For the last eight years, members of Ár nDraíocht Féin : A Druid Fellowship have worked with prisoners in the Pacific Northwest. They have working groups of male prisoners in Coyote Ridge and Stafford Creek correction centers in the state of Washington. When someone from the Coyote Ridge ADF group was transferred to Stafford Creek, he began to organize the second group indicating organic growth of the program. There is also an ADF group in one female prison in Oregon. The number at the three prisons is small, less than 50 prisoners in all.
About eight years ago, a prisoner requested spiritual help from ADF. Before that request, there was no formal prison outreach through the organization. When Rev. Kirk Thomas met with that prisoner, he discovered other prisoners had an interest, presenting a challenge.

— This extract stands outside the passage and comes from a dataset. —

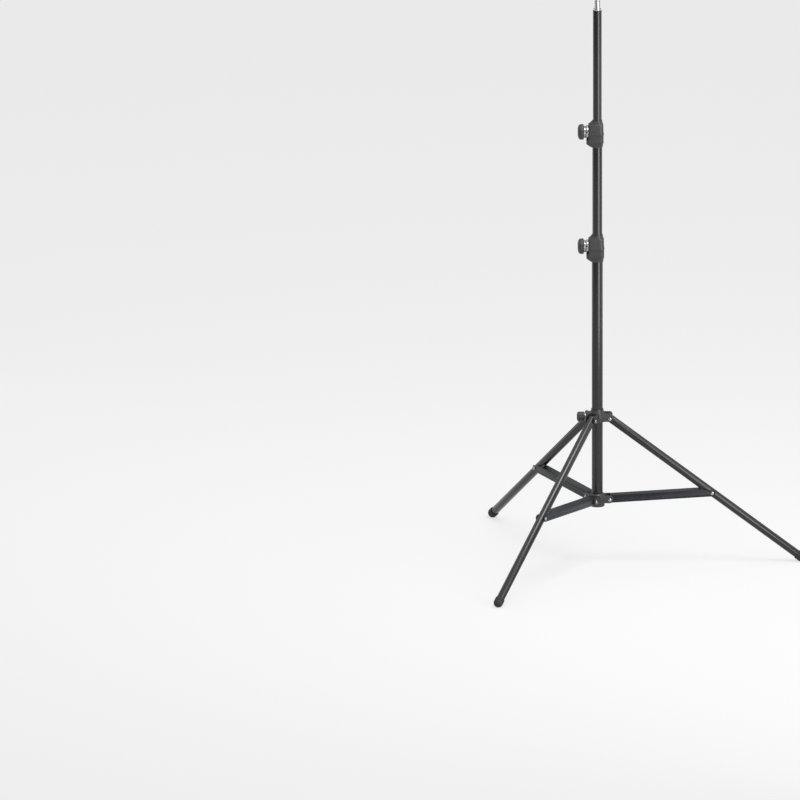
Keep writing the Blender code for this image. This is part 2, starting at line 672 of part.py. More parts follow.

ADF consists of solitaries and groups, called groves, the members of which must hold public rituals, but such public rituals cannot occur behind prison walls. Members had to develop a special structure to hold group rituals in prisons. Leaders on the clergy council of ADF have created prison worship groups for Pagan prisoners. Each prison worship group has to have an ADF-approved volunteer from outside of prison. The prison worship group also needs a supportive chaplain within the prison. The chaplain can name one of the prisoners to be the organizer of the group.
Thomas reported that the members of the clergy council have given a great deal of support to this project. He now has now broadened his outreach to include the Asatru. Currently, he is writing on a book about Druid prison work. When complete, ADF will send that book to prisoners when they request information.
Washington state prison rules prohibit prisoners from accessing the internet. This makes it difficult for Pagan prisoners to access online resources. ADF training consists of online material and required books for study; now a system has been set up for inmates to obtain this material. The Druids will send prisoners hard-copy printouts of the online material.
Prisoners have almost no money, making it difficult for them to access the books required for ADF study. Thomas solicits donations of ADF’s required reading, but sometimes donations fail to match the needs of prisoners. Some prisoners then use their meager resources to buy these books. Kindle and PDF versions cost less, but prisoners are denied to access the internet. Thomas said, “It’s expensive to be a prisoner.”
Prison libraries could supply these books. Thomas reported that Christian fundamentalists have destroyed Pagan books in one prison library. In that prison, Pagans have had to store their books in a locker. Thomas said the guard has to unlock the locker when the Pagans meet. In that prison, the Druids have one locker, the Asatru another, and Wiccans another.
Thomas helps lead rituals for the major Pagan holidays. The Wild Hunt has previously reported on one such Samhain ritual. He also trains prisoners in mysticism and trance work. He said, “You can’t deal with a god, if all you are doing is [making] offerings to them and not getting anything in return.” Thomas described rituals without trance work as religion without spirituality.
The biggest problem for Pagan prisoners may occur after their release. While prisons have a highly structured and authoritarian framework, life on the outside is much less structured. Many prisoners go from prison to a halfway house as part of their reentry. Halfway houses provide a certain structure but with certain freedoms. Thomas reported that Christian groups run most halfway houses.
Thomas is concerned that Pagan prisoners may lack a way to continue their spiritual practice on the outside. The low numbers of Pagan prisoners may make Pagan halfway houses unfeasible. It’s a problem the former archdruid wrestles with, but as yet no clear solution has arisen.
There is a need through ADF for volunteers to respond to the letters that prisoners send to the organization’s headquarters. In these letters, prisoners ask for resources as well as information about Paganism. Volunteers are required to use the ADF address rather than their own personal one. Those interested should send an inquiry via email to firstname.lastname@example.org.
Prison ministry is a calling for many Pagans, and ADF is joining the likes of Covenant of the Goddess, Circle Sanctuary and others individual clergy in the efforts to spiritually assist men and women within the system. The work doesn’t stop after incarceration is over, and the debate on how to assist former prisoners once out, as Thomas suggested, is ongoing.